Moreover, they should avoid:
not only frowning, a sour face, a roving glance, twisting the body about and crossing the legs … but even whispering to each other, sleepy yawns, and allowing their heads to droop.
This sage advice was tendered by Plutarch at the beginning of the second century AD.
Plutarch was not primarily concerned with how the audience comport themselves physically, but, far more, with how they do so mentally – with their engagement with what they are listening to. They are not passive receptors, but should be active participants. Just as the lecturer has obligations to them, so they do to him. They must adapt themselves to his style, just as they would if playing ball with him. They must learn to listen before they can themselves lecture, otherwise what they say will be so much flatulence. Before they can listen fruitfully, ingenuous, ignorant conceit – and the envy and/or disdain for the lecturer to which it gives rise – must be banished. Only then will it be possible to graduate from the lazy dismissal of the efforts of others, to the far more exacting task of lecturing oneself. The point is to develop discrimination, and in particular to learn not to be swept along by meretricious fluency and other sophistry. Productive listening requires intense intellectual effort, which penetrates behind the oral performance to the reasoning it seeks to render aurally accessible:
For the mind does not require filling like a bottle, but rather, like wood, it only requires kindling to create in it an impulse to think independently and an ardent desire for the truth.

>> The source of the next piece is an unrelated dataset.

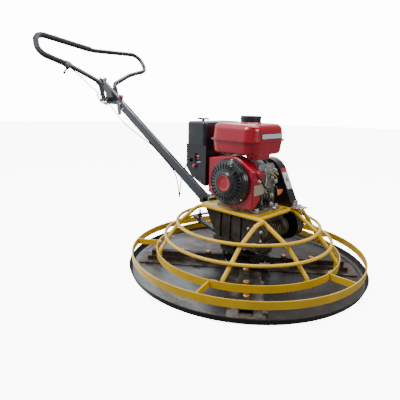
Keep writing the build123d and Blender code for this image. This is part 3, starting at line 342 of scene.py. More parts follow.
yellow = paint("yellow_enamel", (0.86, 0.53, 0.006), (0.16, 0.10, 0.05), coat=0.45, gloss=0.33, dust=0.12)
red = paint("red_enamel", (0.48, 0.004, 0.026), (0.18, 0.05, 0.04), coat=0.7, gloss=0.2, dust=0.05)
dark = paint("handle_enamel", (0.014, 0.022, 0.036), (0.10, 0.10, 0.10), coat=0.7, gloss=0.24, dust=0.18)
black = paint("black_enamel", (0.010, 0.0105, 0.012), (0.07, 0.065, 0.06), coat=0.5, gloss=0.3, dust=0.25)
gearbox_iron = cast_metal("gearbox_iron", (0.062, 0.054, 0.046), (0.022, 0.019, 0.016), 0.25, 0.0005, 0.5)
spider_iron = cast_metal("spider_iron", (0.040, 0.034, 0.030), (0.016, 0.013, 0.012), 0.35, 0.0006, 0.52)
engine_aluminium = cast_metal(
    "engine_aluminium", (0.36, 0.345, 0.325), (0.13, 0.115, 0.10), 0.75, 0.0003, 0.45)
shaft_steel = turned_metal("oiled_steel", (0.55, 0.54, 0.52), 0.2, (40, 1, 1), (0.25, 0.18, 0.1))
bright_zinc = turned_metal("bright_zinc", (0.72, 0.71, 0.69), 0.22, (1, 1, 8), (0.42, 0.36, 0.28))
ground_steel = turned_metal("ground_steel", (0.50, 0.50, 0.51), 0.28, (1, 1, 20))
bronze = turned_metal("bronze", (0.68, 0.42, 0.17), 0.25, (1, 1, 12), (0.3, 0.17, 0.07))
muffler_steel = cast_metal("muffler_black", (0.045, 0.040, 0.038), (0.10, 0.055, 0.03), 0.4, 0.0002, 0.55)
black_plastic = moulded("black_plastic", (0.011, 0.0125, 0.015), 0.38, 420, 0.00014, 0.25)
cleaner_plastic = moulded("cleaner_plastic", (0.012, 0.0150, 0.019), 0.34, 520, 0.00010, 0.45)
rubber = moulded("moulded_rubber", (0.012, 0.012, 0.012), 0.6, 300, 0.0002)
button_red = moulded("button_red", (0.50, 0.015, 0.022), 0.3, 500, 0.00006, 0.7)
filter_paper = moulded("filter_paper", (0.55, 0.48, 0.33), 0.8, 160, 0.0005)
saddle_grey = paint("saddle_grey", (0.19, 0.19, 0.195), (0.07, 0.07, 0.07), coat=0.2, gloss=0.4, dust=0.1)
cable_sheath = moulded("cable_sheath", (0.018, 0.015, 0.013), 0.42, 260, 0.0001, 0.2)

NODE_FINISH = {
    yellow: ["guard_frame", "guard_rod_rings", "guard_ring_middle", "guard_ring_outer", "guard_struts",
             "engine_plate"],
    red: ["fan_shroud", "fuel_tank"],
    dark: ["handle_tube", "handlebar"],
    black: ["belt_guard", "handle_bracket", "rocker_cover"],
    gearbox_iron: ["gearbox_housing", "gearbox_cover", "pitch_yoke"],
    spider_iron: ["spider", "pressure_plate", "driven_pulley", "clutch_drum", "flywheel"],
    engine_aluminium: ["crankcase", "cylinder", "carburettor"],
    shaft_steel: ["output_shaft", "worm_shaft", "crankshaft", "gearbox_bearings"],
    bright_zinc: ["frame_bolts", "safety_lever", "belt_guard_bracket"],
    bronze: ["worm_wheel"],
    muffler_steel: ["muffler"],
    black_plastic: ["air_cleaner_base", "fuel_cap", "starter_grip", "choke_lever", "throttle_lever",
                    "oil_cap", "spark_plug"],
    cleaner_plastic: ["air_cleaner_cover"],
    rubber: ["gearbox_seals", "v_belt"],
    button_red: ["estop_button"],
    filter_paper: ["air_filter"],
    saddle_grey: ["handle_fittings", "pitch_knob"],
    pan_finish(): ["float_pan"],
    blade_finish(): ["blade_1", "blade_2", "blade_3", "blade_4", "pan_clips"],
    arm_finish(): ["arm_1", "arm_2", "arm_3", "arm_4"],
    recoil_finish(): ["recoil_cover"],
    foam_finish(): ["grip_sleeve"],
}
for material, names in NODE_FINISH.items():
    for name in names:
        mesh = frame["nodes"][name].data
        mesh.materials.clear()
        mesh.materials.append(material)


# ---------------------------------------------------------------- making pieces
def keep(obj, body, material):
    """Give a new piece its material and let it move with its body."""
    obj.data.materials.clear()
    obj.data.materials.append(material)
    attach(obj, body)
    return obj


def from_bmesh(name, mesh_data, smooth=True):
    """Turn a bmesh into an object."""
    bmesh.ops.recalc_face_normals(mesh_data, faces=mesh_data.faces)
    mesh = bpy.data.meshes.new(name)
    mesh_data.to_mesh(mesh)
    mesh_data.free()
    for face in mesh.polygons:
        face.use_smooth = smooth
    obj = bpy.data.objects.new(name, mesh)
    bpy.context.scene.collection.objects.link(obj)
    return obj


def basis(normal, along=None):
    """Matrix whose Z is the normal and whose X is as near as can be to the given direction."""
    z = Vector(normal).normalized()
    x = Vector(along) if along else (Vector((0, 0, 1)) if abs(z.z) < 0.9 else Vector((1, 0, 0)))
    x = (x - z * x.dot(z)).normalized()
    return Matrix((x, z.cross(x), z)).transposed().to_4x4()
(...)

However boring a lecture may at first seem, if it can kindle such a flame in the minds of at least a few acute listeners, it has achieved more than the most rhetorically polished but vacuous of performances. And what was true of philosophy lectures 1,900 years ago remains true of academic lectures now. Powerpoint distractions notwithstanding, they retain the potential to communicate the insights of individuals in shorter, more intense order than the written word.
Having said all that, I recall my relief at the end of an apparently interminable lecture by one of the world’s leading authorities on a subject about which I, and many of the audience, already knew a fair amount. Few in the room could have learnt anything new. One of my pupils was sitting in front of me. She turned round and said with a sigh: ‘I live in Milton Keynes, and even I have never been that bored before.’
George Garnett is Professor of Medieval History at Oxford University and Fellow of St Hugh’s College.